April 11 2020: As the COVID lockdown shows no signs of respite, we're all caught in a fishbowl scenario, trying to make sense of the world around us. Newsfeeds from sources like TV, Whatsapp and social media share a blurry picture indeed, leaving us to sift through real or fake news.
The 10-point checklist promises to give a real sense of what's going on and stop the flow of fake news. How? It covers the following areas:
1. Is it reported by only one news source?
2. Is the news unusual?
3. How is the grammar in the accompanying text?
4. What type of headlines are click-bait.
5. Does the news report contain specifics of date, time, and place?
6. How you can use Google image search to authentic pics
7. Have you checked the source website?
8. Is it an .ru or .co extension?
9. Does it mis-spell a popular news channel?
10. Is the news source authenticated?
"We need to be vigilant of what we see, what we hear and subsequently what we share.
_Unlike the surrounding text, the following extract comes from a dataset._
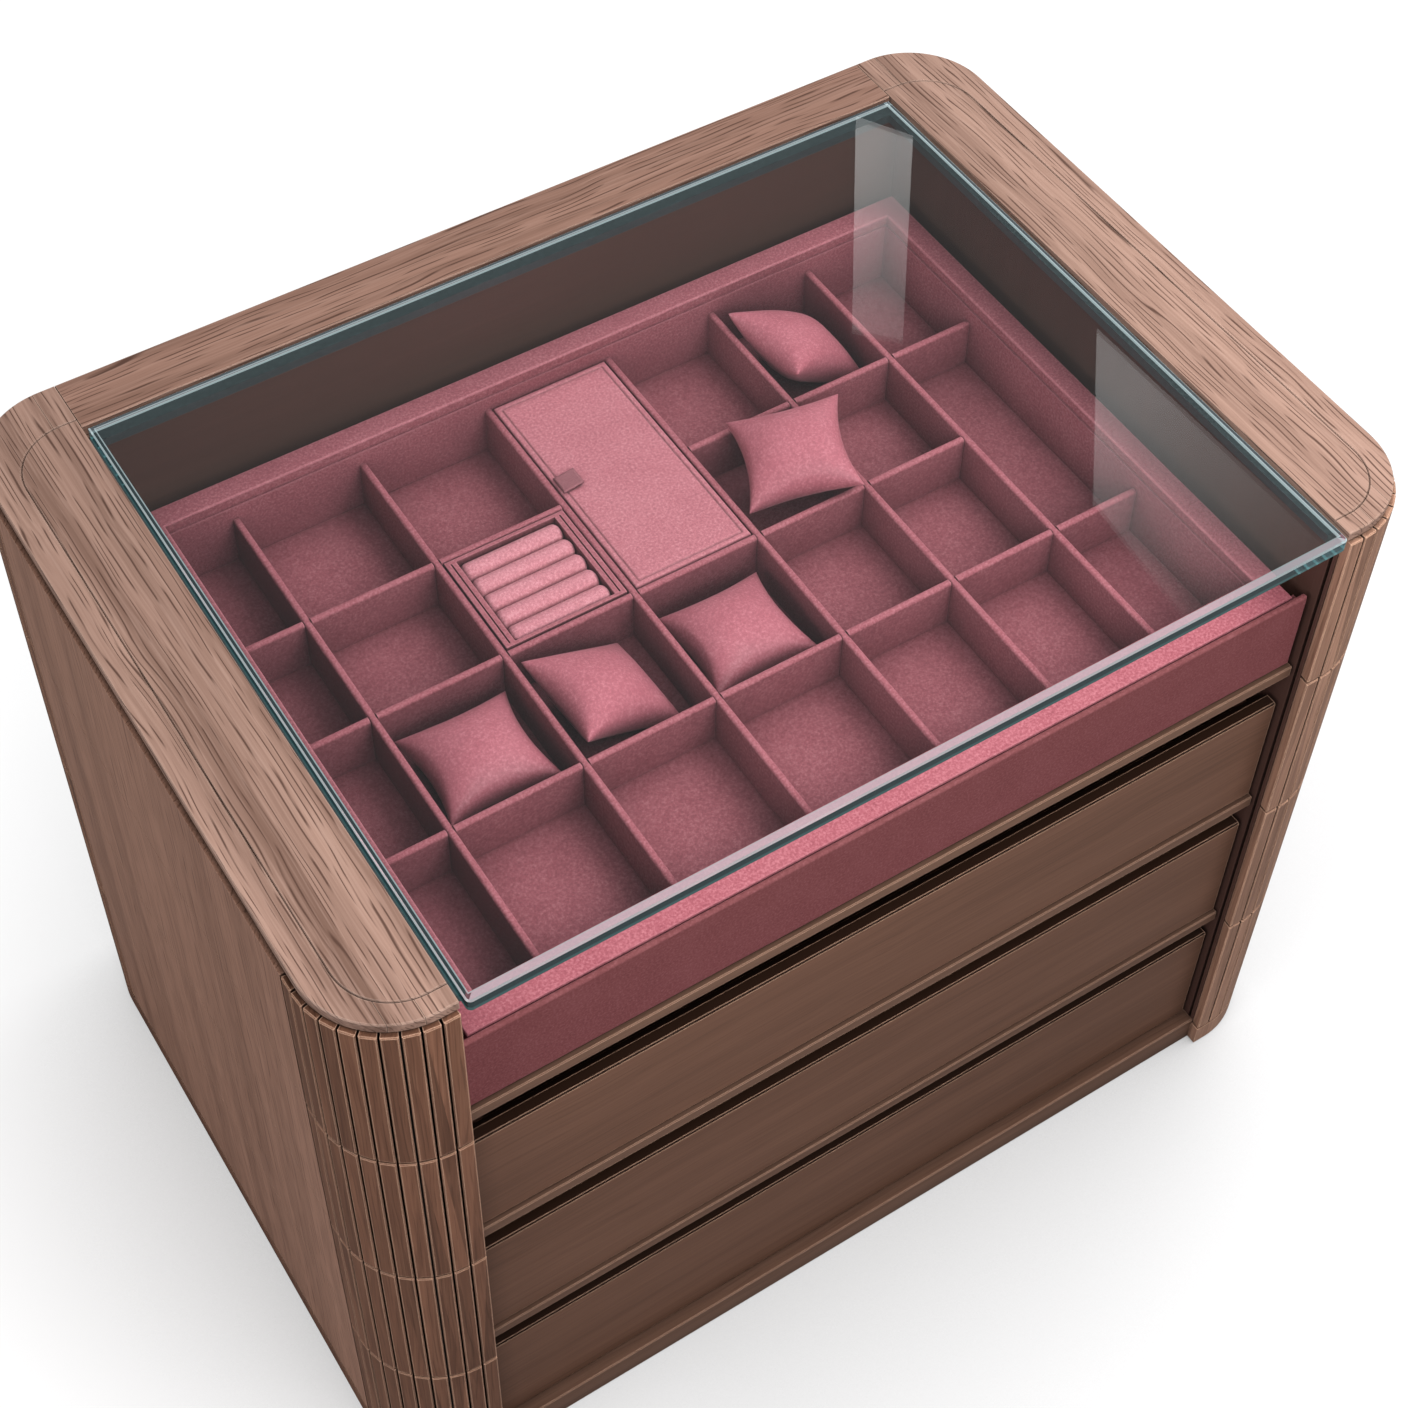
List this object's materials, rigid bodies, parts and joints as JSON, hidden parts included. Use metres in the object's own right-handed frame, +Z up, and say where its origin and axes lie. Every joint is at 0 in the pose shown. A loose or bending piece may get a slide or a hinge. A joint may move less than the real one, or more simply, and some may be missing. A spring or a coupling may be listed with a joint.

Misinformation and fake news are as harmful as the COVID-19 outbreak - practice social distancing here too", said Shakir Ebrahim, the founder of YouTube-based news and current affairs channels, Bisbo.
"Often, fake news items are more focused on sensational tidbits and not on the way the story has been written or composed. So, watch out for obvious mistakes - grammar, poor images, no clear sources, excessive links in the mix and those give-away exclamation marks!" adds Ebrahim.
Each report, in itself, allows readers to judge its authenticity by answering whether it sounds logical in the first place. An extended curfew in today's times seems to be real; 100 people miraculously cured through cow urine does not.
Next, a check for veracity also involves an examination on the content and its sources. A clear origin, names of references cited here, a reverse check on the images, multiple outlets with the same information - these are all ways to prove that it's true. A quality check on the news item is essential too.
An agenda is a warning signal too. Unfortunately, fake news is a deliberate attempt to bring gains to one end or losses to another. BISBO has highlighted that fake news, especially in heightened tensions, can be used to spread fear, hate or violence. Cow lynching, communal tensions and the current spread of fear of succumbing to the outbreak are all examples of this impact of fake news.
We recommend running each message by these rules, and you will be able to sift through the vast mounds of forwards and news reports that would come your way. Still, exercise caution and go through what's happening before you think of sharing it ahead in your groups.
The video, 'Fake news and how to spot it' is an easy 10-point checklist by which any news consumer can figure out whether an event is authentic or not.